The BJP noted with disapproval, his absence from an award ceremony where Prime Minister Narendra Modi was present. The Lata Deenanath Mangeshkar prize went to Modi, but the chief minister’s name was missing from the invitation, so he did not go: Though the Sena and Bal Thackeray always had a special place in Lata Mangeshkar’s heart.

But it is not just political adversaries that Thackeray should be worrying about. The perception is rapidly gaining ground that though the chief minister is from the Shiv Sena, the government is being run by the NCP.

The home, finance, and rural development portfolios are with the NCP. These three are absolutely crucial for any state government, especially rural development, which is a way of exercising control over the zilla parishads.

Housing and public health, too, are with the NCP. Ajit Pawar has the experience and the reach, and is an active politician.

“Compared to Uddhav Thackeray, he is more hands-on,” says a retired IAS officer who has served in Maharashtra.

The result is that it is easier for NCP MLAs to get things “done” via Ajit Pawar, while Sena MLAs have to struggle.

It is not just the BJP which is making this allegation — Sena MLA and former minister Tanaji Sawant said at a public meeting in Solapur in March that the Sena was getting ‘secondary’ treatment from a government in which the NCP was a partner only because of Thackeray.

Sawant said in the Budget for 2022-2023, which was presented by Ajit Pawar on March 11, departments headed by the NCP got 57 per cent to 60 per cent of total allocations, while those headed by Congress ministers got a 30-35 per cent share.

‘The higher and technical education portfolio is with Shiv Sena. Of the 16 per cent allocation (for the Sena-led department), 6 per cent is spent on salaries. What about the allocation for development?’ the MLA asked.
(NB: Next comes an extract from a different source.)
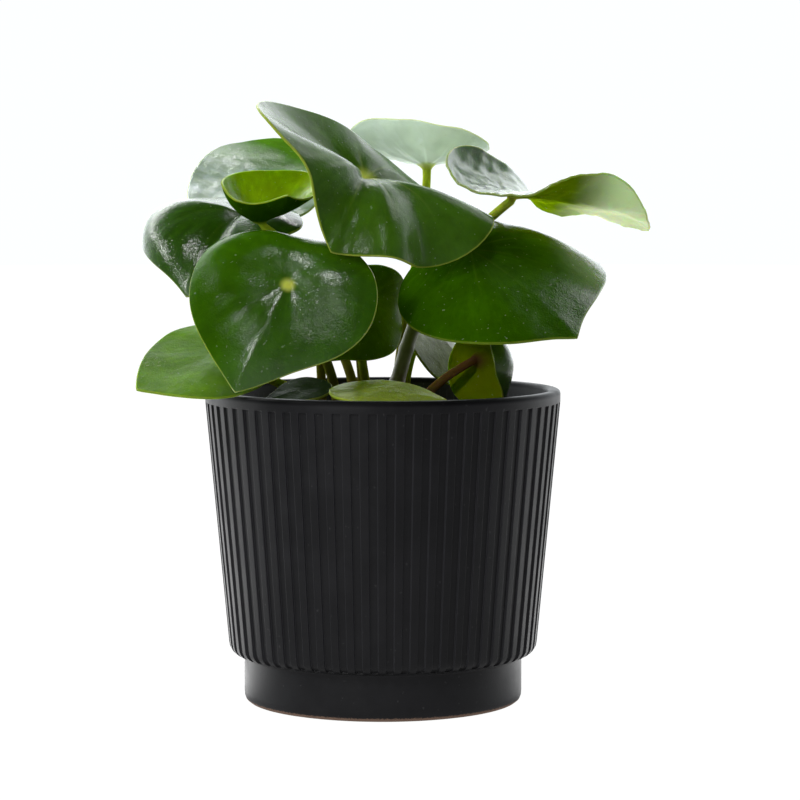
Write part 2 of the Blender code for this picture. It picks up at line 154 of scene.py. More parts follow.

Sawant said he routinely gets calls from local Sena leaders from various districts in which they say even a gram panchayat member who is from the NCP manages to get project work worth over Rs 1 crore (rs 10 million) sanctioned under a particular scheme since the rural development department is headed by NCP Minister Hasan Mushrif.

‘We will not tolerate this (alleged injustice). We are just waiting for orders (from Uddhav Thackeray). Do not test our patience. We are silent only until the time we get aadesh (orders) from saheb (Thackeray),’ Sawant said.

As a result, there are several areas where the NCP and the Sena are going to head to head, especially at the municipal level. Whether it is Thane or Palghar, or even Aurangabad, clashes between Sena and NCP workers are rising.

With these and other pressures, will the MVA government be able to complete its term?

Many retired bureaucrats are watching Sharad Pawar’s moves carefully as Presidential elections draw near.

A retired Union government secretary from the Maharashtra cadre said: “For a person of Pawar’s stature and calibre, the job of the President of India is not enough of an intellectual challenge. But he knows he can leverage his party’s support in that election to enable regime change in Maharashtra. The question is: What is in it for him and his party?”